An unprecedented suspension of the wholesale electricity market will be lifted on Friday afternoon, the market operator says.
The Australian Energy Market Operator said it was possible to return to regular operation of the national electricity market, with the intervention to end at 2pm AEST.
"We are currently seeing more normal electricity bidding and dispatching through AEMO's automated resources, along with reduced electricity shortfalls and fewer manual interventions needed by AEMO," the operator said in a statement.
AEMO announced the suspension last week after a series of events - including coal-fired power station shutdowns, a cold snap across the east coast and spiking gas prices - made it impossible to continue operating the spot market while keeping the lights on for consumers and businesses.
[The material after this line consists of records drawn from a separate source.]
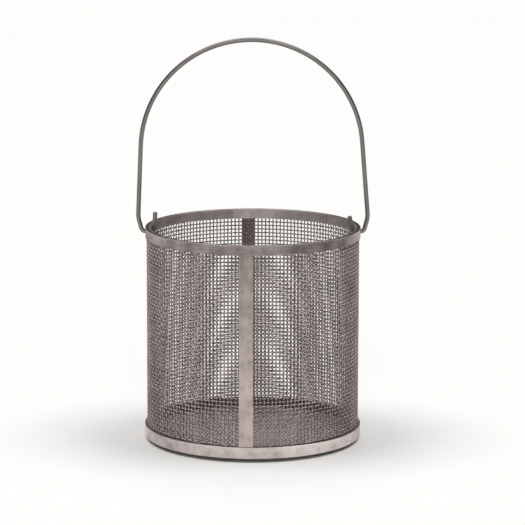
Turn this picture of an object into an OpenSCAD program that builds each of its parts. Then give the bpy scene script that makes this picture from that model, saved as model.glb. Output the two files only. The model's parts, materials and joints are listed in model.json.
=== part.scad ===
// Basket strainer: an open-topped drum of woven stainless wire cloth. Flat steel bands bind the
// cloth at the rim and the base, a strap covers each of its two seams, and a bent round-wire bail
// hooks through the rim. Millimetres, +Z up. The origin is at the centre of the base, on the surface
// that the basket stands on. The bail swings about the X axis.

/* [Basket] */
// Outside diameter of the wire cloth wall
wall_d = 198; // [120:1:320]
// Height from the base to the top of the rim
basket_h = 197; // [90:1:320]
// Thickness of one wire of the cloth
cloth_wire_d = 1.2; // [0.8:0.1:1.6]
// Gap between the two wall panels at each seam
seam_gap = 0.6; // [0.2:0.1:2]

/* [Rim] */
// Height of the two rim bands
rim_band_h = 9; // [8:0.5:16]
// Thickness of the flat strip that both rim bands and the seam straps are cut from
strip_t = 1; // [0.8:0.1:1.6]

/* [Base] */
// Height of the band around the base
base_band_h = 11; // [6:0.5:20]
// Thickness of the band around the base
base_band_t = 2; // [1:0.1:3]
// How far the angle ring's flange reaches in under the floor cloth
flange_w = 8; // [4:0.5:15]
// Thickness of that flange
flange_t = 1.2; // [0.8:0.1:2]
// How far the wall cloth's cut ends stay above the ground
cloth_lift = 0.6; // [0.2:0.1:2]

/* [Seam straps] */
// Width of each strap, measured around the wall
strap_w = 13; // [8:0.5:20]
// How far the front strap sits from the front centre line, in degrees towards -X
front_strap_turn = 3.5; // [-10:0.5:10]
// How far the back strap sits from the back centre line, in degrees towards -X
back_strap_turn = 2.5; // [-10:0.5:10]

/* [Bail] */
// Diameter of the bail's wire
bail_wire_d = 4.2; // [3:0.1:4.8]
// Height of the crown's centreline above the pivots
bail_h = 178.5; // [150:0.5:240]
// Inward lean of the leg on the -X side, in degrees
left_leg_lean = 2.3; // [0:0.1:6]
// Inward lean of the leg on the +X side, in degrees
right_leg_lean = 4.7; // [0:0.1:6]
// Slope of the shoulder beside each pivot, in degrees above level
shoulder_a = 75; // [40:1:80]
// Length of the straight stretch of that shoulder
shoulder_l = 6.4; // [1:0.1:12]
// Centreline radius of the bends at each pivot
pivot_bend_r = 4.5; // [4:0.1:7]
// Centreline radius of the bend between shoulder and leg
leg_bend_r = 25; // [8:0.5:30]
// How far the tip of the hooked tail on the -X side stands above the rim
left_tail_rise = 13.5; // [6:0.5:15]
// How far the tip of the hooked tail on the +X side stands above the rim
right_tail_rise = 10; // [6:0.5:15]
// Inward lean of the tail on the -X side, in degrees
left_tail_lean = 4; // [3:1:15]
// Inward lean of the tail on the +X side, in degrees
right_tail_lean = 11; // [3:1:15]
// Clearance all round the wire in its holes
pivot_clear = 0.4; // [0.3:0.05:0.6]

/* [Hidden] */
$fn = 128;

// Woven cloth is two wires thick where they cross.
cloth_t = 2 * cloth_wire_d;
// Small bevel that takes the sharp edge off the cut strip.
edge_bevel = 0.25;
// How far a cut runs past the surface that it goes through.
past = 1;

// Radii of the rings, from the cloth outwards and inwards.
cloth_r = wall_d / 2;
cloth_inner_r = cloth_r - cloth_t;
rim_r = cloth_r + strip_t;
rim_inner_r = cloth_inner_r - strip_t;
base_r = cloth_r + base_band_t;

// Angles of the two seams around the wall, from +X.
front_seam_a = -90 - front_strap_turn;
back_seam_a = 90 + back_strap_turn;
gap_half_a = seam_gap / 2 / cloth_r * 180 / PI;
strap_half_a = strap_w / 2 / cloth_r * 180 / PI;

// The pivots lie halfway up the rim bands. The bends at each pivot begin this far inside the two
// faces of the rim, so that the wire can't slide along its hole.
bend_inset = 0.5;
bail_r = bail_wire_d / 2;
// Each straight length is drawn a hair thinner than the bends, and runs on a little way into them.
straight_r = bail_r - 0.03;
lap = 0.3;
pivot_z = basket_h - rim_band_h / 2;
hole_r = bail_r + pivot_clear;
pivot_out = rim_r - bend_inset;
pivot_in = rim_inner_r + bend_inset;

// The bail's centreline up to its legs, as (x, z) points on its own side, from the pivot outwards.
pivot_bend_c = [pivot_out, pivot_z + pivot_bend_r];
shoulder_from = pivot_bend_c + pivot_bend_r * heading(shoulder_a - 90);
shoulder_to = shoulder_from + shoulder_l * heading(shoulder_a);
leg_bend_c = shoulder_to + leg_bend_r * heading(shoulder_a + 90);

// The crown is the circle that touches both legs and reaches crown_z. A leg touches it where the
// centre's reach towards the leg, plus the radius, equals the leg's own reach, so each leg gives
// one equation in the centre's x and z. With crown_z taken off, the two solve as follows.
crown_z = pivot_z + bail_h;
right_reach = leg_from(right_leg_lean) * heading(right_leg_lean) - crown_z;
left_reach = leg_from(left_leg_lean) * heading(left_leg_lean) - crown_z;
crown_c_z = -(right_reach * cos(left_leg_lean) + left_reach * cos(right_leg_lean))
    / ((1 - sin(right_leg_lean)) * cos(left_leg_lean) + (1 - sin(left_leg_lean)) * cos(right_leg_lean));
crown_c_x = (right_reach + (1 - sin(right_leg_lean)) * crown_c_z) / cos(right_leg_lean);
crown_r = crown_z - crown_c_z;

// Unit vector at an angle from +X.
function heading(a) = [cos(a), sin(a)];

// Where a leg begins, above its bend.
function leg_from(lean) = leg_bend_c + leg_bend_r * heading(lean);

// A ring about Z, or a sector of it, with a rectangular section.
module ring(inner_r, outer_r, low_z, high_z, from_a = 0, sweep_a = 360) {
    rotate([0, 0, from_a])
        rotate_extrude(angle = sweep_a)
            translate([inner_r, low_z])
                square([outer_r - inner_r, high_z - low_z]);
}

// A hoop of flat strip whose bare side, out or in, has bevelled edges.
module hoop(cloth_side_r, bare_side_r, low_z, high_z) {
    side = sign(bare_side_r - cloth_side_r);
    rotate_extrude()
        polygon([
            [cloth_side_r, low_z],
            [bare_side_r - side * edge_bevel, low_z],
            [bare_side_r, low_z + edge_bevel],
            [bare_side_r, high_z - edge_bevel],
            [bare_side_r - side * edge_bevel, high_z],
            [cloth_side_r, high_z]
        ]);
}

// The two holes that the bail turns in, on the X axis.
module pivot_holes() {
    for (side = [-1, 1])
        translate([side * (rim_inner_r - past), 0, pivot_z])
            rotate([0, side * 90, 0])
                cylinder(h = rim_r - rim_inner_r + 2 * past, r = hole_r);
}

// One half of the wall: woven cloth rolled to the wall's radius, from one seam to the other.
module wall_panel(from_a, to_a) {
    difference() {
        ring(cloth_inner_r, cloth_r, cloth_lift, basket_h, from_a + gap_half_a, to_a - from_a - 2 * gap_half_a);
        pivot_holes();
    }
}

module wall_panel_left() {
    color("#8f8884") wall_panel(back_seam_a, front_seam_a + 360);
}

module wall_panel_right() {
    color("#8f8884") wall_panel(front_seam_a, back_seam_a);
}

// The floor: a disc of the same cloth that drops inside the angle ring and lies on its flange.
module floor_mesh() {
    color("#7d7673")
        translate([0, 0, flange_t])
            cylinder(h = cloth_t, r = rim_inner_r);
}

module rim_outer_band() {
    color("#6f6865")
        difference() {
            hoop(cloth_r, rim_r, basket_h - rim_band_h, basket_h);
            pivot_holes();
        }
}

module rim_inner_band() {
    color("#8b8380")
        difference() {
            hoop(cloth_inner_r, rim_inner_r, basket_h - rim_band_h, basket_h);
            pivot_holes();
        }
}

module base_band() {
    color("#b5aeac") hoop(cloth_r, base_r, 0, base_band_h);
}

// An L-section ring inside the wall: its leg pinches the cloth against the base band, and its
// flange carries the floor.
module floor_angle_ring() {
    color("#9b9491") {
        ring(rim_inner_r - flange_w, cloth_inner_r, 0, flange_t);
        ring(rim_inner_r, cloth_inner_r, 0, base_band_h);
    }
}

// A strap over one seam, curved to the wall, from the base band up to the rim band.
module seam_strap(seam_a) {
    ring(cloth_r, cloth_r + strip_t, base_band_h, basket_h - rim_band_h, seam_a - strap_half_a, 2 * strap_half_a);
}

module front_seam_strap() {
    color("#aaa29f") seam_strap(front_seam_a);
}

module back_seam_strap() {
    color("#aaa29f") seam_strap(back_seam_a);
}

// A straight length of the bail's wire, drawn in the XY plane from a point along an angle.
module wire_straight(from, a, length, end_lap = lap) {
    translate(from)
        rotate([0, 0, a])
            translate([-lap, 0, 0])
                rotate([0, 90, 0])
                    cylinder(h = lap + length + end_lap, r = straight_r);
}

// A bend in the bail's wire, drawn in the XY plane about its centre.
module wire_bend(centre, bend_r, from_a, sweep_a) {
    translate(centre)
        rotate([0, 0, from_a])
            rotate_extrude(angle = sweep_a)
                translate([bend_r, 0])
                    circle(r = bail_r);
}

// From the pivot out, up the shoulder and along the leg to the crown, whose centre is at centre_x.
module bail_side(lean, centre_x) {
    leg_to = [centre_x, crown_c_z] + crown_r * heading(lean);
    wire_straight([pivot_in, pivot_z], 0, pivot_out - pivot_in);
    wire_bend(pivot_bend_c, pivot_bend_r, -90, shoulder_a);
    wire_straight(shoulder_from, shoulder_a, shoulder_l);
    wire_bend(leg_bend_c, leg_bend_r, shoulder_a - 90, 90 + lean - shoulder_a);
    wire_straight(leg_from(lean), 90 + lean, norm(leg_to - leg_from(lean)));
}

// The hooked tail: the wire turns up behind the rim and stops above it.
module bail_tail(lean, rise) {
    tail_from = [pivot_in, pivot_z + pivot_bend_r] - pivot_bend_r * heading(lean);
    tail_l = (basket_h + rise - tail_from[1]) / cos(lean);
    wire_bend([pivot_in, pivot_z + pivot_bend_r], pivot_bend_r, lean - 180, 90 - lean);
    wire_straight(tail_from, 90 + lean, tail_l, end_lap = 0);
}

// One wire from tail to tail, bent in the XZ plane.
module bail() {
    color("#8a8482")
        rotate([90, 0, 0]) {
            wire_bend([crown_c_x, crown_c_z], crown_r, right_leg_lean, 180 - left_leg_lean - right_leg_lean);
            bail_side(right_leg_lean, crown_c_x);
            bail_tail(right_tail_lean, right_tail_rise);
            mirror([1, 0, 0]) {
                bail_side(left_leg_lean, -crown_c_x);
                bail_tail(left_tail_lean, left_tail_rise);
            }
        }
}

wall_panel_left();
wall_panel_right();
floor_mesh();
rim_outer_band();
rim_inner_band();
base_band();
floor_angle_ring();
front_seam_strap();
back_seam_strap();
bail();
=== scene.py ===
# %% [markdown]
# # A basket strainer of woven wire cloth
#
# The real basket is an open drum, 198 mm across and 197 mm high, of plain-woven stainless wire
# cloth. Flat strips bind the cloth at the rim and the base, a strap covers each of its two seams,
# an angle ring holds the floor, and a bent round wire, the bail, swings in two holes in the rim.
#
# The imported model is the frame: it fixes every size, place and joint. The frame's solids are plain,
# so this script makes a detailed piece to stand for each of them: real crossing wires for the
# cloth, strips with rounded edges, spot welds and waviness, and a bail swept along its own bends.
# Blender works in metres, and the sizes below are written in millimetres times MM.

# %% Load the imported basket
import json
import math

import bpy
import numpy as np
from mathutils import Matrix, Vector


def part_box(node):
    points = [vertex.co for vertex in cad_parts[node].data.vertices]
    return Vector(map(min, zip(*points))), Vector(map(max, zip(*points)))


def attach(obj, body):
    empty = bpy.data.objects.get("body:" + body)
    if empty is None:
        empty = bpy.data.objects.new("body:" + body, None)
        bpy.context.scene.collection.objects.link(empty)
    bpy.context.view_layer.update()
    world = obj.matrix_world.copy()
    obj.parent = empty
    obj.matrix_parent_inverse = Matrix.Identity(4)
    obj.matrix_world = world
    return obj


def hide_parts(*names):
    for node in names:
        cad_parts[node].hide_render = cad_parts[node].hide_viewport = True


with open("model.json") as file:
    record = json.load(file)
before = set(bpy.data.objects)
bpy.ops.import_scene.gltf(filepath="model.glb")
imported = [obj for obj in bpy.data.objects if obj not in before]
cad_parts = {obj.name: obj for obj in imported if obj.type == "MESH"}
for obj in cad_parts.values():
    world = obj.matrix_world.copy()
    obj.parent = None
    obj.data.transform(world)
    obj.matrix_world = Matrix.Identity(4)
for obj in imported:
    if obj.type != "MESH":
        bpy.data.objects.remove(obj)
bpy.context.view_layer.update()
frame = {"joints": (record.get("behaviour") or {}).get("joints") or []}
MM = 0.001

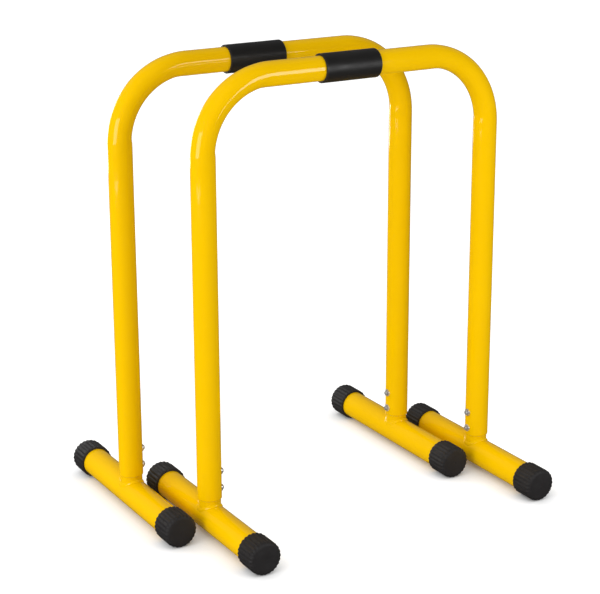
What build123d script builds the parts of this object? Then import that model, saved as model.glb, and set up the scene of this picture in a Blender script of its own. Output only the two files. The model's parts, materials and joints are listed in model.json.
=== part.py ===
"""A pair of free-standing parallel bars for dips, push-ups and rows.

Each stand is one bent steel tube whose two legs slip over spigots. A spigot is welded upright on
each foot tube and held in the leg by two screws. Ribbed rubber caps close the feet, and a short
rubber sleeve grips the bar. The two stands are alike. They stand side by side with the front one
set a little to the right, so that their feet lie next to each other.

Millimetres. X runs along the bars, Y from the front stand to the rear one, Z up from the floor.
The origin is on the floor, midway between the stands.
"""

from build123d import *

import os
from dataclasses import dataclass
from math import cos, radians, sin

# Stand
OVERALL_HEIGHT = 720.0  # floor to the top of the bar
LEG_SPACING = 504.0  # between the axes of the two legs
FOOT_LENGTH = 352.0  # over the caps
BEND_RADIUS = 112.0  # at the tube's centreline

# Tubes, outside radius and wall
BAR_RADIUS = 19.0
BAR_WALL = 1.5
FOOT_RADIUS = 22.5
FOOT_WALL = 1.5
SPIGOT_RADIUS = 17.3
SPIGOT_WALL = 2.3
CUT_EDGE = 0.4  # break on the cut ends of the tubes

# Spigot joint, heights above the foot tube's axis
LEG_END_RISE = 30.5
SPIGOT_RISE = 96.0
SCREW_RISES = (43.0, 70.5)
BEAD_LEG = 3.4  # leg of the fillet weld round the spigot
BEAD_ROUND = 2.6

# Fasteners, M6
SCREW_RADIUS = 3.0
SCREW_LENGTH = 16.0
SCREW_CHAMFER = 0.6
SCREW_HOLE_RADIUS = 3.3
HEAD_RADIUS = 5.25
HEAD_HEIGHT = 3.3
HEAD_TOP_RADIUS = 2.8
SOCKET_FLATS = 4.0
SOCKET_DEPTH = 2.0
WASHER_RADIUS = 6.0
WASHER_HOLE_RADIUS = 3.2
WASHER_THICKNESS = 1.2  # at the crown of the tube
NUT_FLATS = 10.0
NUT_THICKNESS = 5.0
NUT_BORE_RADIUS = 3.05

# Ribbed end cap
CAP_RADIUS = 26.5  # over the ribs
RIB_COUNT = 24
RIB_DEPTH = 1.1
CAP_LENGTH = 40.0
CAP_END_WALL = 6.0
CAP_END_ROUND = 6.0
CAP_LIP_CHAMFER = 0.8
CAP_CLEARANCE = 0.05  # stands in for the stretch fit

# Grip sleeve
SLEEVE_LENGTH = 97.0
SLEEVE_RADIUS = 22.2
SLEEVE_CLEARANCE = 0.08
SLEEVE_EDGE = 0.8

# Derived places
FOOT_AXIS_Z = CAP_RADIUS
BAR_AXIS_Z = OVERALL_HEIGHT - BAR_RADIUS
LEG_END_Z = FOOT_AXIS_Z + LEG_END_RISE
FOOT_TUBE_LENGTH = FOOT_LENGTH - 2 * CAP_END_WALL
SIDES = {"left": -1, "right": 1}
ENDS = {"front": -1, "rear": 1}


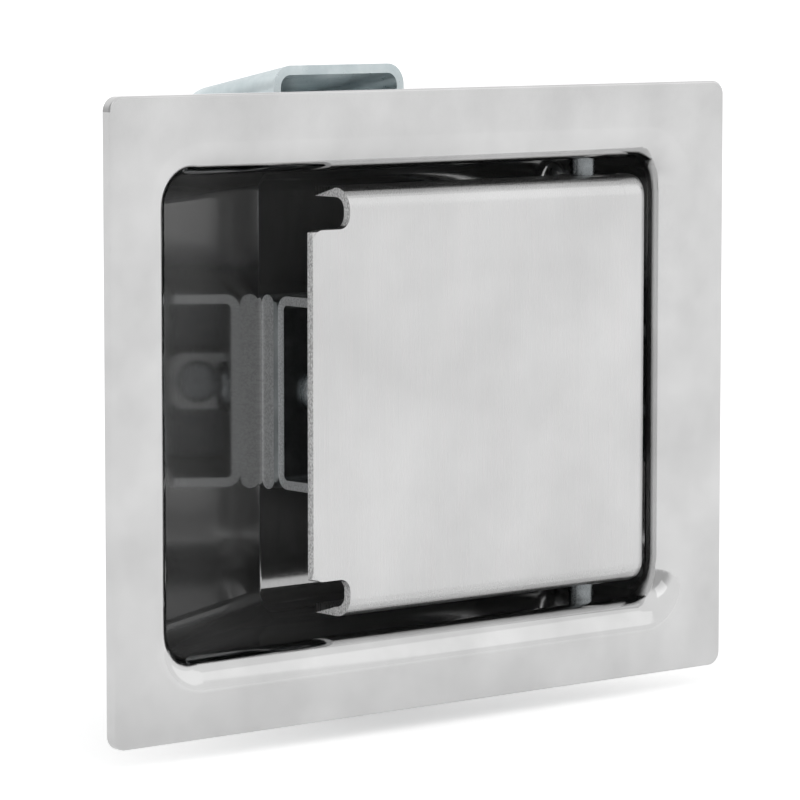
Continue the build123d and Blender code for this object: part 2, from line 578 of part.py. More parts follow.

The operator said it expected conditions to remain "dynamic in the short term" once the suspension was lifted.
The government took every action available to address the considerable challenges in the last few weeks, Energy Minister Chris Bowen said.
"We are aware of the long term challenges and the need to get more renewables and storages into the system," he told reporters in Sydney.
"That work will continue and in the meantime we are managing, very vigilantly, a short term crisis."
Earlier, Opposition Leader Peter Dutton said the onus fell on the energy minister to improve reliability, noting power prices decreased during the coalition's tenure in government but rose when Labor was last in power.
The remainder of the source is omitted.